> SOURCE EXCERPT:

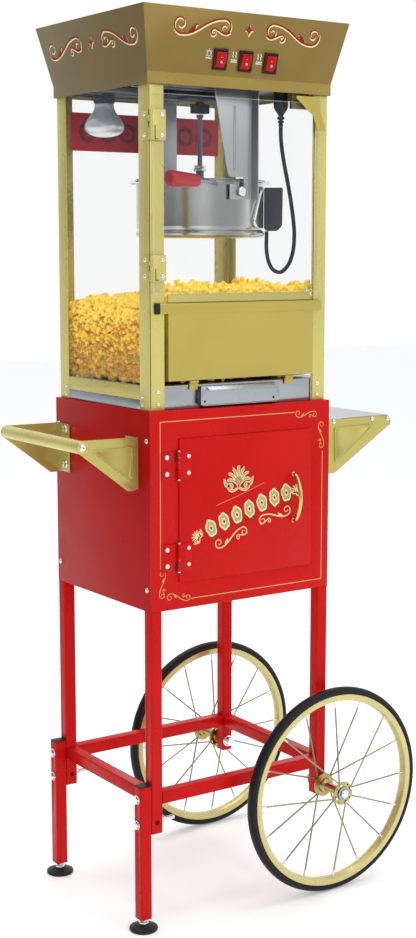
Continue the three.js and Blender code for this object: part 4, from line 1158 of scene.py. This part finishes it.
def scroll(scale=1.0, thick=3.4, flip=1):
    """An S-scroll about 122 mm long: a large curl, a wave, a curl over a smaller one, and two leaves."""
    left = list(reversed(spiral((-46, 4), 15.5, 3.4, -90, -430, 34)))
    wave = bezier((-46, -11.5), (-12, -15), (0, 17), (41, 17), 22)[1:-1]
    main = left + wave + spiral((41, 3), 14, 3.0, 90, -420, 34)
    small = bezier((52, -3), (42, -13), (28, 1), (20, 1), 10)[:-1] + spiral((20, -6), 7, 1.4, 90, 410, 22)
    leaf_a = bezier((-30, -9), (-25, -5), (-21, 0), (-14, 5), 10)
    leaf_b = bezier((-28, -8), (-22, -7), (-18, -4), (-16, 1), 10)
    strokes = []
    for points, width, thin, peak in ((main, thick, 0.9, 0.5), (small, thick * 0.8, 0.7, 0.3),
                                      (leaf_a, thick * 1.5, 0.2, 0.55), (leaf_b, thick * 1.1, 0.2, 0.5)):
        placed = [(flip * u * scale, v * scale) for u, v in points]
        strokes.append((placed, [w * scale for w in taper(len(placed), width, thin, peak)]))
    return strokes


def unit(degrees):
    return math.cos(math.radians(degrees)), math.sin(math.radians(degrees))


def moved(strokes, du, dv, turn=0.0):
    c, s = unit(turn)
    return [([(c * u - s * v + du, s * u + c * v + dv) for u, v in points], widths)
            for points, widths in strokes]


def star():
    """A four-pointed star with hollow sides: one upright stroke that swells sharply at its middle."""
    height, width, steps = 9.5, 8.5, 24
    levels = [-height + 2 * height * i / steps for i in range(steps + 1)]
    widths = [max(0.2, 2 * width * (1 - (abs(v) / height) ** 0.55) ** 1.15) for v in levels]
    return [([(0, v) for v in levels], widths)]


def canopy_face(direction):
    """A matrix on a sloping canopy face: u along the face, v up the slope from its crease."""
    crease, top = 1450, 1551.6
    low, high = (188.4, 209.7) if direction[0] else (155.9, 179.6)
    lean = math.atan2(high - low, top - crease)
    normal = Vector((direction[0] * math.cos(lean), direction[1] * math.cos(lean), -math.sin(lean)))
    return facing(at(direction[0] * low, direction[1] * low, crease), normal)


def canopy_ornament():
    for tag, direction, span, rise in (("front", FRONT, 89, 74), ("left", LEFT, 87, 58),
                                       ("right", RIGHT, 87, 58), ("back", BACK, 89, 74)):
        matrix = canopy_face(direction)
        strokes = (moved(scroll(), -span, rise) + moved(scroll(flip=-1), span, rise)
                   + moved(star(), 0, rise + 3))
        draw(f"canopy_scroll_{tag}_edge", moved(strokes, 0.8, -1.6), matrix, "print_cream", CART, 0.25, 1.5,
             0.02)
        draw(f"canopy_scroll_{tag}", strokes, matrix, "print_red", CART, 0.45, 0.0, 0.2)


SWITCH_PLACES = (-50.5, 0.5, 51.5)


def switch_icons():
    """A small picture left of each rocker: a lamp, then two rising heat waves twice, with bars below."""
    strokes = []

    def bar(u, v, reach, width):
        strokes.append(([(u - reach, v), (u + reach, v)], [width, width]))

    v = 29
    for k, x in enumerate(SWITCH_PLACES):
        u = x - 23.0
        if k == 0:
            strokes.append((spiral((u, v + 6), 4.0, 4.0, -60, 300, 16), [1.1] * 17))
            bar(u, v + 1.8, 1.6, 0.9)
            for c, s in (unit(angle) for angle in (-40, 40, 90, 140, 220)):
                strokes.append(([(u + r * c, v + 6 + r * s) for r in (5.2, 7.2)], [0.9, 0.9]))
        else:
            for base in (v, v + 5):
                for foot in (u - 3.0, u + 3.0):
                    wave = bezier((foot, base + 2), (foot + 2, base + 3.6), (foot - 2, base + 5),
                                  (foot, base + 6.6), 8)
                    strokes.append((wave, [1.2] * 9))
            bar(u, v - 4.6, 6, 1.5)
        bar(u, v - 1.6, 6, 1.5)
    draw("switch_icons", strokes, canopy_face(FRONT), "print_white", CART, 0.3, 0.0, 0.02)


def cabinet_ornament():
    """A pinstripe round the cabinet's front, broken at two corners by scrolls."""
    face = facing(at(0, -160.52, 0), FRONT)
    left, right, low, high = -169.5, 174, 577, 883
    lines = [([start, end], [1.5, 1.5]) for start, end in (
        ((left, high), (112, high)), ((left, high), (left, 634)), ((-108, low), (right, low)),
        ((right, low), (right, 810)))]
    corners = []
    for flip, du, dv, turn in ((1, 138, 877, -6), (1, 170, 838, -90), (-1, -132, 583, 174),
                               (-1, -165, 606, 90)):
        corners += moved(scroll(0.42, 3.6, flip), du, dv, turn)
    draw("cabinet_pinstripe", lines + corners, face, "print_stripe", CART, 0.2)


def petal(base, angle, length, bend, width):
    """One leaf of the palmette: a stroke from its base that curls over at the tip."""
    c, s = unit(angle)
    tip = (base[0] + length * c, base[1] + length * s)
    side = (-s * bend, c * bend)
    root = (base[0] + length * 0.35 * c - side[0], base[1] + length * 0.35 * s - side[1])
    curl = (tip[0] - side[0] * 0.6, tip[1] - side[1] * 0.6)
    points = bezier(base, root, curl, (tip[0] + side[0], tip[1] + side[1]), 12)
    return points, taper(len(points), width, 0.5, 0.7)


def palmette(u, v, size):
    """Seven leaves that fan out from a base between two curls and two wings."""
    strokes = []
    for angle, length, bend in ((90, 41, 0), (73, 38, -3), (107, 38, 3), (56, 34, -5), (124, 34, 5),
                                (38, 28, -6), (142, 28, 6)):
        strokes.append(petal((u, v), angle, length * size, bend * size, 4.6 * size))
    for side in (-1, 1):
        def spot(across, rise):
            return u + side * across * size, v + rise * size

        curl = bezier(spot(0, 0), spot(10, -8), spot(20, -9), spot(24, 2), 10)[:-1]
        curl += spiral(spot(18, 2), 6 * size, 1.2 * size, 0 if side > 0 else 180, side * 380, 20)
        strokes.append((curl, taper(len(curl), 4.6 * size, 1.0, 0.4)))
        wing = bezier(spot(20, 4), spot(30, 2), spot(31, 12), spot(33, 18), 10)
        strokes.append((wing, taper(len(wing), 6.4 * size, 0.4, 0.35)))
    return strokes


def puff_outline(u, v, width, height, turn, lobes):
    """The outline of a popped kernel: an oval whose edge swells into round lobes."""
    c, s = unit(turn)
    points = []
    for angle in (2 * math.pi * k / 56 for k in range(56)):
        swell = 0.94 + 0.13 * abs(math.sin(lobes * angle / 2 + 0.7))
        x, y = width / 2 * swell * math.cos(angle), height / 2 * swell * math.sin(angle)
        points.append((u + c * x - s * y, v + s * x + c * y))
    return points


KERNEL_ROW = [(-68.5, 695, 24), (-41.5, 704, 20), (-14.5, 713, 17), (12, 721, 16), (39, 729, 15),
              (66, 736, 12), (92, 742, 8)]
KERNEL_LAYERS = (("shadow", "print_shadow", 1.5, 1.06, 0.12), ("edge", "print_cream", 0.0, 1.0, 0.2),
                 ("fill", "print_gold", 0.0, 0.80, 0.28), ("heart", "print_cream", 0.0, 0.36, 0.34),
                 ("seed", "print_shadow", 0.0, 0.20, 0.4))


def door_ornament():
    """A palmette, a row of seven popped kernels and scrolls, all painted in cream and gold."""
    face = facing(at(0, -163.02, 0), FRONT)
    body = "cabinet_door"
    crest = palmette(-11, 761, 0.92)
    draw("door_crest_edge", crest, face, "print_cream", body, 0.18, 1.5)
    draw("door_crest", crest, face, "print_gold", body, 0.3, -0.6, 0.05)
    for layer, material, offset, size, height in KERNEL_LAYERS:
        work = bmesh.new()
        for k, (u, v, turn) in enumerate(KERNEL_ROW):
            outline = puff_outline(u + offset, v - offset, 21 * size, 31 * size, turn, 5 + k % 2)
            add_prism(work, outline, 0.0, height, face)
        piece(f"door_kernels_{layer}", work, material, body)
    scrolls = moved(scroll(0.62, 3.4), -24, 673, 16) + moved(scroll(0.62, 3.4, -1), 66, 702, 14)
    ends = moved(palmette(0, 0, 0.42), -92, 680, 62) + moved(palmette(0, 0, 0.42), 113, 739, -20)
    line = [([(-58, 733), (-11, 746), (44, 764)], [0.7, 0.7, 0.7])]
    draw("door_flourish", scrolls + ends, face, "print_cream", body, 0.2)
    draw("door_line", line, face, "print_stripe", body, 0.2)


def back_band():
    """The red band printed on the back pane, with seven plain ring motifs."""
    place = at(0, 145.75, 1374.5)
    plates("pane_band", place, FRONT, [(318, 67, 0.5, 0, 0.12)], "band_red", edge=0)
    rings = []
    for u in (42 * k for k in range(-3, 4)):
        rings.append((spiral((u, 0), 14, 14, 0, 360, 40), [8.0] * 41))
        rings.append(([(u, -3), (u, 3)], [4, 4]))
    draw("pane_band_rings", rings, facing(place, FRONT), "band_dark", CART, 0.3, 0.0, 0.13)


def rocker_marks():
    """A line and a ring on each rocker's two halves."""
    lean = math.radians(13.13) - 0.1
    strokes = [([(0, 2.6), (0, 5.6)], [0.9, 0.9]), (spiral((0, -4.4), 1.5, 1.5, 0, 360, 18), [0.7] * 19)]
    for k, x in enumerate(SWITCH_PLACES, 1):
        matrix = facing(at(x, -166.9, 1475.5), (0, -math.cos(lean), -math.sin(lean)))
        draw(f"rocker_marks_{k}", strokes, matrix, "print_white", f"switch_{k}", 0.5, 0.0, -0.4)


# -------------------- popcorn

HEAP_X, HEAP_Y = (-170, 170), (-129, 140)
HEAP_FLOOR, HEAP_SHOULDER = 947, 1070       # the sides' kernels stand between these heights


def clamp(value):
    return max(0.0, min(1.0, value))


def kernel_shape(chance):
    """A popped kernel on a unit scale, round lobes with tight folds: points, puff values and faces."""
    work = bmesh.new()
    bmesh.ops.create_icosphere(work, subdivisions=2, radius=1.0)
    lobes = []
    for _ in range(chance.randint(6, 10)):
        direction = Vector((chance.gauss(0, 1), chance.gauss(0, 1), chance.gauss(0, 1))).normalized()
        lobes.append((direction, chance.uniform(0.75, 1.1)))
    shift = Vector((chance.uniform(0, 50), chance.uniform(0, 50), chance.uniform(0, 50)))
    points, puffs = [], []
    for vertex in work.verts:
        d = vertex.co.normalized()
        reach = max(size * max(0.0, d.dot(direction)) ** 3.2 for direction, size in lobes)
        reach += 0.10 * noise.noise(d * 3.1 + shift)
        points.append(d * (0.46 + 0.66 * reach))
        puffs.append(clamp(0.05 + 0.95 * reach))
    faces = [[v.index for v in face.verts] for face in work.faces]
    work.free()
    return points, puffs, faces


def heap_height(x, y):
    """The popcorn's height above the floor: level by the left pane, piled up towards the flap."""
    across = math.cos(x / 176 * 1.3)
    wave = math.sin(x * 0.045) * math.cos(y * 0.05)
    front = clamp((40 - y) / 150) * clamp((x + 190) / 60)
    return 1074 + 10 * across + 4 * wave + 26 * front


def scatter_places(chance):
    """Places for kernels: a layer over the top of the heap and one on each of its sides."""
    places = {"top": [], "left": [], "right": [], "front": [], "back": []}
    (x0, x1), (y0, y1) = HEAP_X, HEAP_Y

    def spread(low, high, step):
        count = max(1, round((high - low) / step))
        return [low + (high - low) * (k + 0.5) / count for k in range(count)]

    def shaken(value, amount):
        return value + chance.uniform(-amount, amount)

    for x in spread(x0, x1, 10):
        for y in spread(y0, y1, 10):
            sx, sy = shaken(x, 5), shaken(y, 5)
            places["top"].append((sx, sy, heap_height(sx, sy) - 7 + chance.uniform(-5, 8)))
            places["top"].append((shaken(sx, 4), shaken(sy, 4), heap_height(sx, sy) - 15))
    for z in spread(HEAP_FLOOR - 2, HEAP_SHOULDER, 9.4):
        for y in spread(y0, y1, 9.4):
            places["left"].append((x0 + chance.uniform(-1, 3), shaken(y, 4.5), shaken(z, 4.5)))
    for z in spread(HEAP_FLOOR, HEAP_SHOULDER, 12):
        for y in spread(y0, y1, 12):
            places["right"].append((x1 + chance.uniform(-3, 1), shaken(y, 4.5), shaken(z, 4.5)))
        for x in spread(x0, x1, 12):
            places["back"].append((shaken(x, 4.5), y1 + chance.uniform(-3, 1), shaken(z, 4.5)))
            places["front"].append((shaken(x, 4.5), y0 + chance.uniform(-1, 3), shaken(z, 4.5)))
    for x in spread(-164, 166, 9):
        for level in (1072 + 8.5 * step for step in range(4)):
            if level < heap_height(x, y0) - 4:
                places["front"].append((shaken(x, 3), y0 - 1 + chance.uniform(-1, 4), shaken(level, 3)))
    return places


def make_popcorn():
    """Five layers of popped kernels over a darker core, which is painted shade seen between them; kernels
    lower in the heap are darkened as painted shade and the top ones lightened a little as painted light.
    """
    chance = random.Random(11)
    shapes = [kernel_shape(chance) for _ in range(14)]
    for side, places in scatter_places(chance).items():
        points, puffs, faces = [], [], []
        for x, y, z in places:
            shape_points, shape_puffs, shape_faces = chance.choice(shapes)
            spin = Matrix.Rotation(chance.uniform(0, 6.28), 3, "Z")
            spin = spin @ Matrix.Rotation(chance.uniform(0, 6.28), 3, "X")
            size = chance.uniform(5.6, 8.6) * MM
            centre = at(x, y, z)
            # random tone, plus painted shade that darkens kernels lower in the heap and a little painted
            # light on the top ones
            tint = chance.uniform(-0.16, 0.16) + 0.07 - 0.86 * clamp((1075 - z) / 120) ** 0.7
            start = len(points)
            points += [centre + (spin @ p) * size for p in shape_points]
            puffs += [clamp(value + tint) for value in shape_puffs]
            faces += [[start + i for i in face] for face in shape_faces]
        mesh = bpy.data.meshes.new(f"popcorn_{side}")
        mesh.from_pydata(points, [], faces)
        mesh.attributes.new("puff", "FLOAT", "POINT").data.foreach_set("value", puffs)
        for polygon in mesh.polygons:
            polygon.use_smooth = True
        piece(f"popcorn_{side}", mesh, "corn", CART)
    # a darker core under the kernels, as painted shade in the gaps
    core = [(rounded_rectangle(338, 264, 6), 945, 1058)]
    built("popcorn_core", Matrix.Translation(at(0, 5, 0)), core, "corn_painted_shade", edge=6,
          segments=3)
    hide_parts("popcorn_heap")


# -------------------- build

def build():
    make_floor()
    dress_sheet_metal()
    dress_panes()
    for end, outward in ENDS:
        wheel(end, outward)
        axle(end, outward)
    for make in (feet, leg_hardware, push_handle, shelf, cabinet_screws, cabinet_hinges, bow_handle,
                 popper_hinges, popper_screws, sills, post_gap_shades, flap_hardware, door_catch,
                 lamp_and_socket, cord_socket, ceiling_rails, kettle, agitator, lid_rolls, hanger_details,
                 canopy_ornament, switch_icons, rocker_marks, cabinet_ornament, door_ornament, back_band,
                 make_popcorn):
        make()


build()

> CHALLENGE: Each line from the start of the listing above through the line containing "for points, widths in strokes]" should be copied exactly, please, with no other lines added.

> FULL RESPONSE:
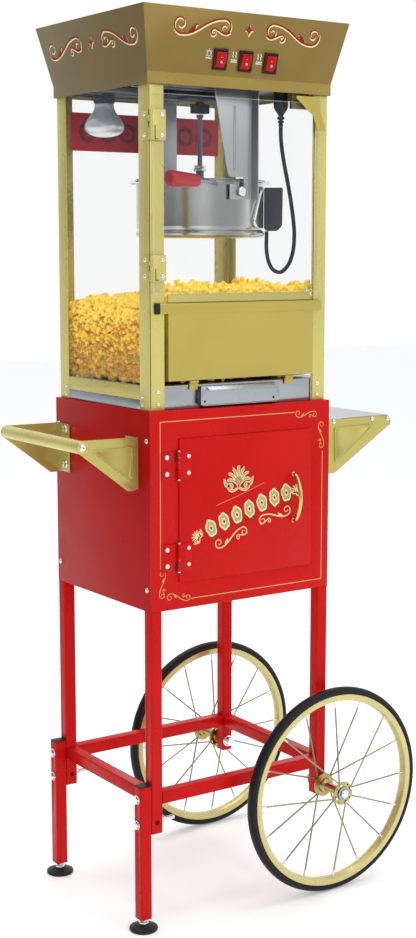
Continue the three.js and Blender code for this object: part 4, from line 1158 of scene.py. This part finishes it.
def scroll(scale=1.0, thick=3.4, flip=1):
    """An S-scroll about 122 mm long: a large curl, a wave, a curl over a smaller one, and two leaves."""
    left = list(reversed(spiral((-46, 4), 15.5, 3.4, -90, -430, 34)))
    wave = bezier((-46, -11.5), (-12, -15), (0, 17), (41, 17), 22)[1:-1]
    main = left + wave + spiral((41, 3), 14, 3.0, 90, -420, 34)
    small = bezier((52, -3), (42, -13), (28, 1), (20, 1), 10)[:-1] + spiral((20, -6), 7, 1.4, 90, 410, 22)
    leaf_a = bezier((-30, -9), (-25, -5), (-21, 0), (-14, 5), 10)
    leaf_b = bezier((-28, -8), (-22, -7), (-18, -4), (-16, 1), 10)
    strokes = []
    for points, width, thin, peak in ((main, thick, 0.9, 0.5), (small, thick * 0.8, 0.7, 0.3),
                                      (leaf_a, thick * 1.5, 0.2, 0.55), (leaf_b, thick * 1.1, 0.2, 0.5)):
        placed = [(flip * u * scale, v * scale) for u, v in points]
        strokes.append((placed, [w * scale for w in taper(len(placed), width, thin, peak)]))
    return strokes


def unit(degrees):
    return math.cos(math.radians(degrees)), math.sin(math.radians(degrees))


def moved(strokes, du, dv, turn=0.0):
    c, s = unit(turn)
    return [([(c * u - s * v + du, s * u + c * v + dv) for u, v in points], widths)
            for points, widths in strokes]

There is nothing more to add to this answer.